When young senator Marcus Brutus dealt the final blow slaying Caesar, he raised his dagger and acknowledged Cicero for helping recover liberty. Cicero’s inspiring oratory against tyranny established him as the greatest apostle of political freedom and civic virtue the Western world has ever known.

A “new man” to Rome’s aristocratic politics, Cicero rose to prominence through his peerless rhetorical gifts, protecting the Republic from corrupt usurpers like Catiline, who tried to overthrow it.

Cicero Was a Model of Self-Government

Today, Roman history is largely forgotten across American public education, but this wasn’t always so. Not long ago, high school students knew that any sentence starting with “As Cicero said” would soon be followed by enduring classical wisdom. Sadly, American students’ mediocre performance on the eighth-grade history portion of the 2014 National Assessment of Educational Progress, the Nation’s Report Card, shows the decline of our civic culture.

The Founding Fathers thought the basic lessons from ancient Rome should be taught in schools as models and anti-models of self-government. Thomas Jefferson cited Cicero, nicknamed “Tully,” as one of his primary sources in drafting the Declaration of Independence. Cicero favored “mixed constitutions,” based on Greek and Roman republicanism, that check political power.

“[A]ll ages of the world have not produced a greater statesman and philosopher united than Cicero,” wrote John Adams, author of the Massachusetts constitution. Tully followed the ancient view that a divine spark embeds reason in the human mind, resulting in lawmaking based on moral tenets, not arbitrary force.

A champion of Greek learning, Cicero wrote books on republics, laws, duties, friendship, and old age that popularized liberal arts ideals for posterity. Tully’s surviving 900 letters remain central to our historical understanding of the Roman Republic. His influence on Latin, the Romance languages, and English is immeasurable, shaping the cadences, rhythms, and tones of European tongues. “Ciceronian” is eloquence defined.

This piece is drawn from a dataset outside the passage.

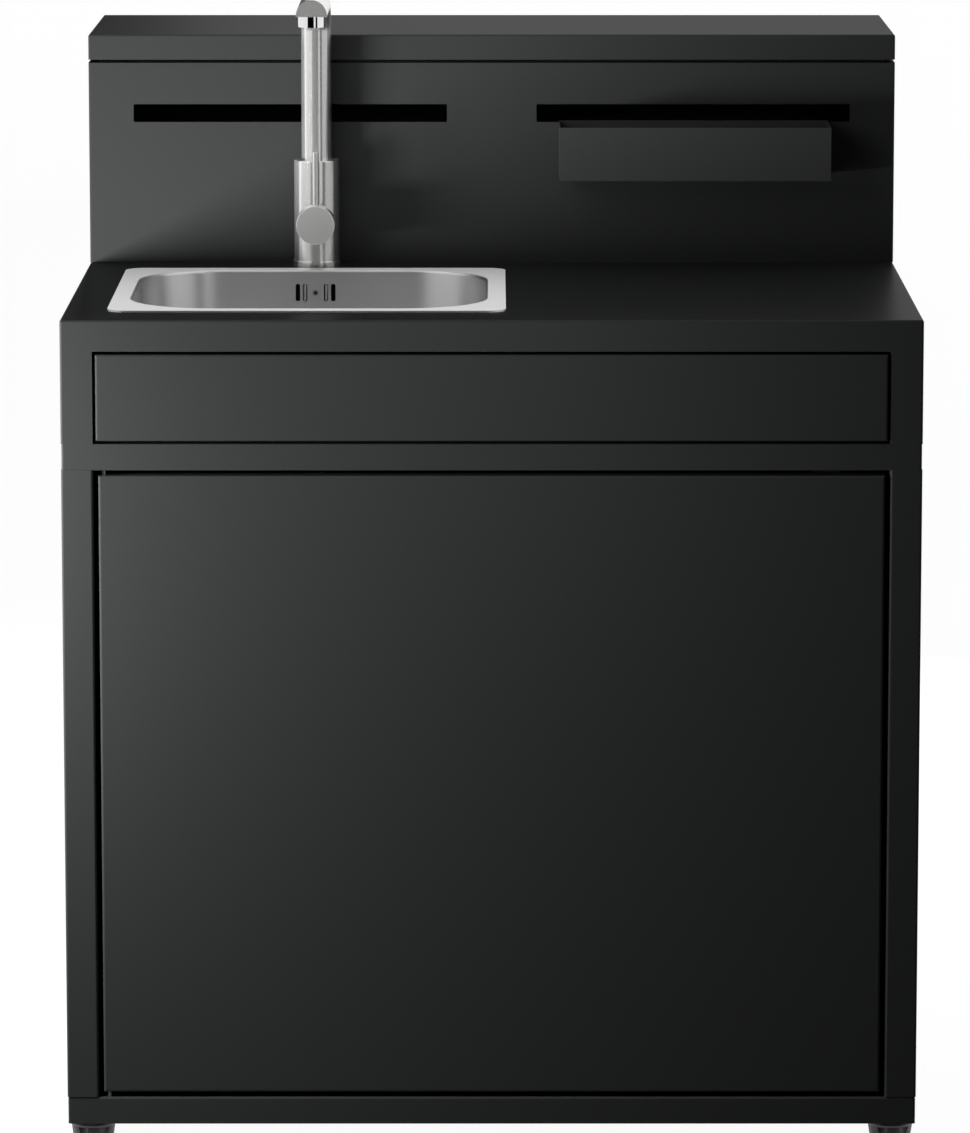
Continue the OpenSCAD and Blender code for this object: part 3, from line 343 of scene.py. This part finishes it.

Cicero’s Contribution to the Renaissance

Scholars say the Italian Renaissance really began when the poet Petrarch unearthed Cicero’s letters in 1345; and later, leading Enlightenment thinkers John Locke and Voltaire saw Cicero as immortal. More recently, historian Michael Grant wrote, “the influence of Cicero upon the history of European literature and ideas greatly exceeds that of any other prose writer in any language.”

Beyond the togas, sandals, and grandeur, Rome degenerated into authoritarian rule under the Second Triumvirate. Caesar’s former henchman Mark Antony commanded his army to incite violence for political ends, persecuting constitutionalists like Cicero and Brutus, who spoke truth to power.

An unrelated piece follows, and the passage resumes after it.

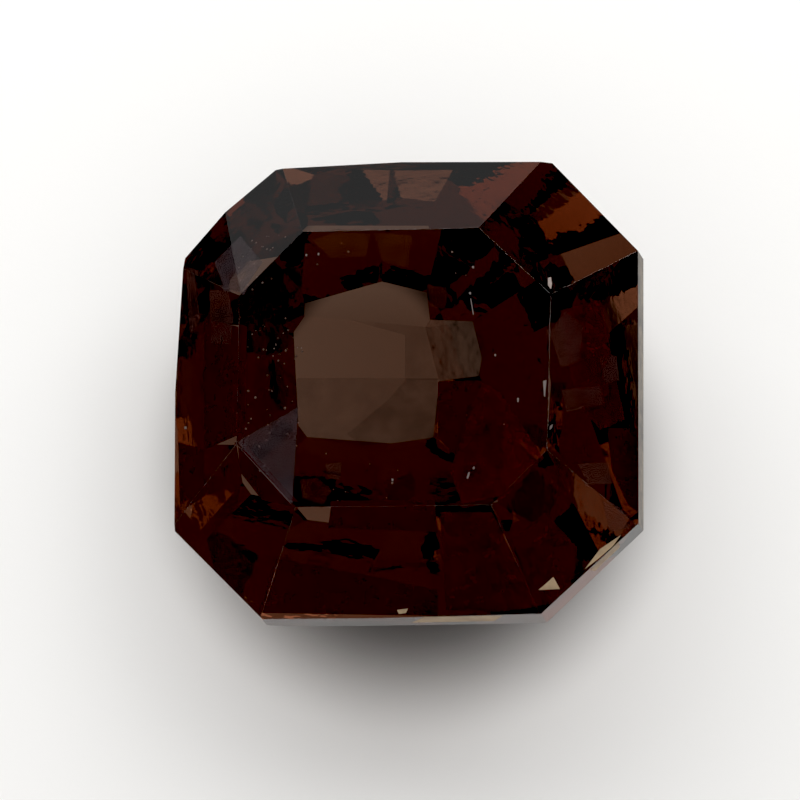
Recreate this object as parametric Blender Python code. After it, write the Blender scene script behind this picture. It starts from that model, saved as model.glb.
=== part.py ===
"""A cut sapphire: a square stone with cut corners, faceted all over, lying on its flat base facet.

The stone is cut here as a lapidary cuts it. A rough block is brought to one flat plane after another,
and each facet is told by three numbers: the compass azimuth that it faces (0 along +X, 90 along +Y),
its slope from the level of the table, and its reach, the distance from the axis of the stone to the
facet at the level of the girdle or of the foot. When it is cut, the stone is laid on its base facet,
which isn't quite parallel to the table. Lengths are millimetres until a point goes to Blender, which
is told metres.
"""

import math

import bmesh
import bpy
from mathutils import Matrix, Vector

MM = 0.001

# Heights, in millimetres, measured from the foot of the stone, square to the table
GIRDLE_LOW = 3.12
GIRDLE_HIGH = 3.60
TABLE = 4.752
BLOCK = 12.0
BLOCK_FLOOR = -1.0

# Outline of the girdle: azimuth and distance of each flat wall. Two sides and one corner are bent.
GIRDLE = (
    (138.4, 4.26),
    (128.9, 4.26),
    (90.9, 3.79),
    (87.0, 3.78),
    (42.2, 4.22),
    (-0.2, 3.77),
    (-47.8, 4.29),
    (-91.2, 3.76),
    (-92.1, 3.765),
    (-136.9, 4.22),
    (180.0, 3.76),
    (175.9, 3.76),
)

# Crown: azimuth, slope and reach at the upper edge of the girdle
CROWN = (
    (88.5, 38.7, 3.785),
    (45.2, 35.7, 4.22),
    (-1.4, 42.7, 3.77),
    (-46.4, 36.6, 4.29),
    (-92.0, 36.7, 3.765),
    (-138.5, 35.7, 4.22),
    (179.0, 43.1, 3.755),
    # one corner is cut three times
    (138.4, 38.0, 4.262),
    (134.1, 36.8, 4.275),
    (128.9, 37.9, 4.262),
)

# Break facets, the steep ones just under the girdle: azimuth and slope
BREAKS = (
    (0.0, 66.0),
    (89.0, 67.0),
    (178.0, 68.0),
    (-92.0, 67.0),
    (44.0, 64.0),
    (134.0, 65.0),
    (-47.0, 64.0),
    (-138.0, 64.0),
)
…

Antony had an insatiable appetite for tyranny, civic disrespect, and drunkenness, even vomiting in the senate chamber. By 44-43 B.C., Cicero had had enough, unleashing 14 scathing Philippics against Mark Antony’s debauched character. These speeches are masterpieces. Rome’s political bloodsport escalated, and Antony’s soldiers hunted down and butchered Cicero. This tragedy teaches students how despots destroy republics.

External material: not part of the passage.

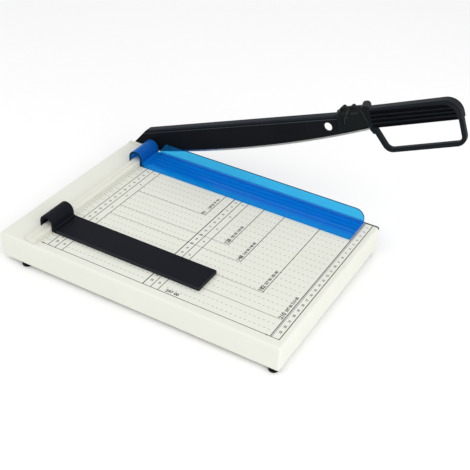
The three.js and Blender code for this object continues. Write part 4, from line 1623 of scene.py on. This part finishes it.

The historian Plutarch reports that Antony “laugh[ed] aloud for joy many times,” having ordered his men to cut off Cicero’s head and right hand, “with which Cicero had written the speeches against him…” Then Antony had them placed in the public forum.

Cicero’s martyrdom has inspired liberty-loving patriots across eras. But not in our time. Former Massachusetts governor Deval Patrick killed off a basic history-civics graduation requirement, which current Gov. Charlie Baker thus far has lacked the courage to reinstate. At the federal level, the Obama administration also canceled national U.S. history and civics tests, substituting them with technology literacy tests, a decision the Trump administration has yet to revisit.

“To be ignorant of what occurred before you were born is to remain always a child,” Cicero said. “For what is the worth of human life, unless it is woven into the life of our ancestors by the records of history?”

If American schooling seeks to revitalize its historic duty to teach civic knowledge, it should look to Cicero, our civilization’s most compelling profile in eloquent statesmanship.